4. Treat Generated Code as a Starting Point

Adopt this mindset:

  • Generated code = prototype or scaffold, not final product
  • It’s okay to throw away early iterations after you’ve learned from them
  • Use them to accelerate learning and reduce repetitive work

In many teams, the value isn’t that Figma Make produces perfect code; it’s that it gets you 40–60% of the way there significantly faster.

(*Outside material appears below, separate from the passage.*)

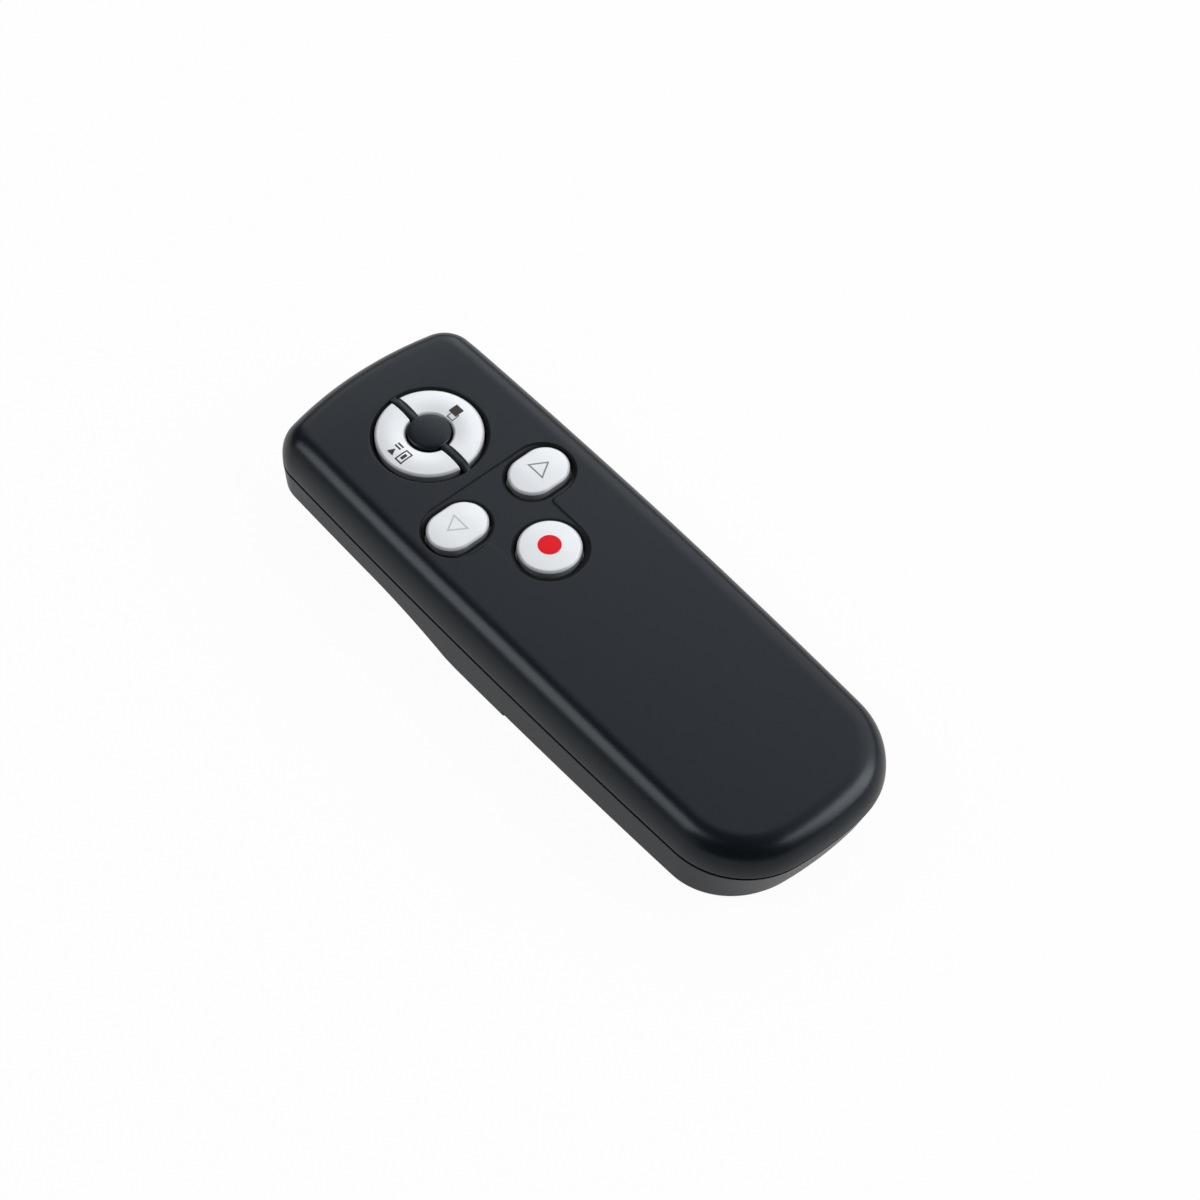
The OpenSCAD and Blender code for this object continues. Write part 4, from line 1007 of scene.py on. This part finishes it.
upper_shell = finish_piece(top_cover(), SATIN_CASE, "housing", "case_plastic", "top_cover")
# Painted shade on the upper shell's parting line, panel step and wells
paint_seam_shade(upper_shell, in_upper_seam)
for cap, body, node in (
        (pill_key("previous_button_cap", -PAIR_X), "previous_button", "previous_key"),
        (pill_key("next_button_cap", PAIR_X), "next_button", "next_key"),
        (laser_key("laser_button"), "laser_button", "laser_key"),
        (ring_key("slideshow_button_cap", -1), "slideshow_button", "slideshow_key"),
        (ring_key("blank_screen_button_cap", 1), "blank_screen_button", "blank_screen_key")):
    finish_piece(cap, KEY_ENAMEL, body, "key_plastic", node)
for mark, film, body in (
        (arrow_mark("previous_mark", -1), PALE_INK, "previous_button"),
        (arrow_mark("next_mark", 1), GREY_INK, "next_button"),
        (dot_mark("laser_dot"), RED_INK, "laser_button"),
        (screen_mark("blank_screen_mark"), DARK_INK, "blank_screen_button"),
        (show_mark("slideshow_mark"), DARK_INK, "slideshow_button")):
    finish_piece(mark, film, body, "key_plastic")

lower_shell = finish_piece(bottom_cover(), SATIN_CASE, "housing", "case_plastic", "bottom_cover")
# Painted shade on the lower shell's rim along the parting line
paint_seam_shade(lower_shell, in_lower_seam)
finish_piece(battery_door(), SATIN_CASE, "battery_door", "case_plastic", "battery_door")

# The pieces inside keep their rigid solids
dress(plain_plastic("plunger_plastic", colour(150, 151, 150), colour(166, 167, 165), 0.4),
      "slideshow_plunger", "blank_screen_plunger", "previous_plunger", "next_plunger", "laser_plunger")
dress(tact_switch(), "switch_bodies")
dress(circuit_lacquer(), "circuit_board")
dress(chip_epoxy("microcontroller_epoxy", CHIP_Y, CHIP_HALF), "microcontroller")
dress(chip_epoxy("radio_epoxy", RADIO_Y, RADIO_HALF), "radio_chip")
dress(crystal_can(), "crystal")
dress(capacitor_ceramic(), "capacitors")
dress(STEEL, "board_screws", "case_screws")
dress(turned_brass(), "laser_barrel")
dress(glass("lens_glass", colour(228, 238, 244), colour(240, 247, 250), 0.02), "laser_lens")
dress(metal("diode_gold", colour(204, 164, 78), colour(226, 190, 104), 0.2), "laser_diode")
dress(glass("window_red", colour(96, 8, 12), colour(120, 12, 16), 0.05), "laser_window")
dress(plain_plastic("slide_switch_black", colour(26, 26, 28), colour(38, 38, 40), 0.45), "power_switch_body")
dress(knob_plastic(), "power_knob")
dress(cell_sleeve("cell_sleeve_left", *LEFT_CELL), "battery_left")
dress(cell_sleeve("cell_sleeve_right", *RIGHT_CELL), "battery_right")
dress(NICKEL, "link_contact", "link_spring", "positive_contact", "negative_contact", "negative_spring")


# ---- Floor, light and camera, in metres ----

WHITE, FLOOR_GREY, ROOM_GREY = (1, 1, 1, 1), (0.65, 0.65, 0.65, 1), (0.07, 0.07, 0.07, 1)
FLOOR_SIZE = 6
FLOOR_SEEN_WHITE, FLOOR_GLOSS_WHITE = 0.96, 0.3         # seen by the camera, and seen in a gloss
AZIMUTH, ELEVATION, DISTANCE = radians(-40.671), radians(54.587), 0.6083
LENS_MM, SENSOR_MM = 120, 36
SHIFT_X, SHIFT_Y = 0.0140, 0.0043
LAMPS = (               # name, direction, distance, width, height and brightness
    ("left_softbox", (-0.56, 0.43, 0.72), 1.0, 0.55, 0.7, 3.7),
    ("tail_softbox", (0.58, -0.64, 0.54), 1.0, 0.72, 0.8, 3.8),
    ("right_strip", (0.75, 0, 0.62), 1.2, 2.4, 1.15, 1.5),
    ("far_panel", (0.5, 0.76, 0.42), 1.3, 0.8, 0.6, 1.4),
    ("top_panel", (0.378, 0.44, 0.815), 1.3, 0.55, 0.55, 0.4),
    ("left_horizon", (-0.9, 0.4, 0.2), 1.3, 1.2, 0.6, 0.45))


def floor():
    """A pale floor that looks almost white to the camera and keeps the shadow."""
    bpy.ops.mesh.primitive_plane_add(size=FLOOR_SIZE)
    ground = bpy.context.object
    ground.name = "floor"
    shader = Shader("pale_floor")
    seen, _, _, glossy = shader.add("LightPath")[:4]
    matt = shader.add("BsdfDiffuse", inputs={"Color": FLOOR_GREY})[0]
    white = shader.add("Emission", inputs={"Color": WHITE, "Strength": 1.0})[0]
    share = seen * FLOOR_SEEN_WHITE + glossy * FLOOR_GLOSS_WHITE
    both = shader.add("MixShader", inputs={0: share, 1: matt, 2: white})[0]
    shader.add("OutputMaterial", inputs={"Surface": both})
    ground.data.materials.append(shader.owner)


def world():
    """A dim grey room, with white where the camera looks past the floor."""
    shader = Shader("studio", bpy.data.worlds)
    room = shader.add("Background", inputs={"Color": ROOM_GREY})[0]
    white = shader.add("Background", inputs={"Color": WHITE})[0]
    both = shader.add("MixShader", inputs={0: shader.add("LightPath")[0], 1: room, 2: white})[0]
    shader.add("OutputWorld", inputs={"Surface": both})
    bpy.context.scene.world = shader.owner


def softbox(name, direction, distance, width, height, level):
    """A flat lamp that faces the object; level is its brightness, where 1 is white."""
    lamp = bpy.data.lights.new(name, "AREA")
    lamp.shape = "RECTANGLE"
    lamp.size, lamp.size_y = width, height
    lamp.energy = level * pi * width * height
    holder = bpy.data.objects.new(name, lamp)
    away = Vector(direction).normalized()
    holder.location = away * distance
    holder.rotation_euler = away.to_track_quat("Z", "Y").to_euler()
    bpy.context.scene.collection.objects.link(holder)


def camera():
    back = Vector((sin(AZIMUTH) * cos(ELEVATION), -cos(AZIMUTH) * cos(ELEVATION), sin(ELEVATION)))
    data = bpy.data.cameras.new("camera")
    data.lens, data.sensor_width = LENS_MM, SENSOR_MM
    data.shift_x, data.shift_y = SHIFT_X, SHIFT_Y
    holder = bpy.data.objects.new("camera", data)
    holder.location = Vector((0, 0, SPLIT_Z * MM)) + back * DISTANCE
    holder.rotation_euler = (-back).to_track_quat("-Z", "Y").to_euler()
    bpy.context.scene.collection.objects.link(holder)
    bpy.context.scene.camera = holder


floor()
world()
for lamp in LAMPS:
    softbox(*lamp)
camera()
bpy.context.scene.view_settings.view_transform = "Standard"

5. Keep Designers and Developers in the Loop

Figma’s strength is real-time collaboration. Make sure you:

  • Involve developers early in design decisions
  • Align on what will be generated vs. what will be custom-built
  • Use Dev Mode and inspection features alongside Make tools
  • Review generated output together and capture learnings for the next iteration

This turns Figma Make from a “magic button” expectation into a practical, collaborative tool.


Pros and Cons Summary

Pros:

  • Speeds up prototyping and MVP development
  • Reduces repetitive front-end layout work
  • Improves design–dev alignment using a shared source of truth
  • Empowers non-developers to create functional prototypes

Cons:

  • Code often needs refactoring and architectural alignment
  • Limited support for complex logic and edge cases
  • Dependent on design system quality and Figma hygiene
  • Accessibility and performance often require human review

So… Does Figma Make Actually Work?

Yes—Figma Make-style tools do work, but not as one-click replacements for experienced engineers or well-thought-out architectures.

They work best when you:

  • Use Figma as the collaborative design and prototyping hub it was built to be
  • Layer AI coding tools on top to automate repetitive translation work
  • Treat generated code as scaffolding and experimentation, not final production output
  • Maintain clean, consistent design systems so that what you “make” from Figma is predictable and useful

If your expectations are realistic and your workflow is set up thoughtfully, Figma Make can dramatically speed up design-to-code workflows and make your prototyping process more efficient—without replacing the expertise of designers and developers.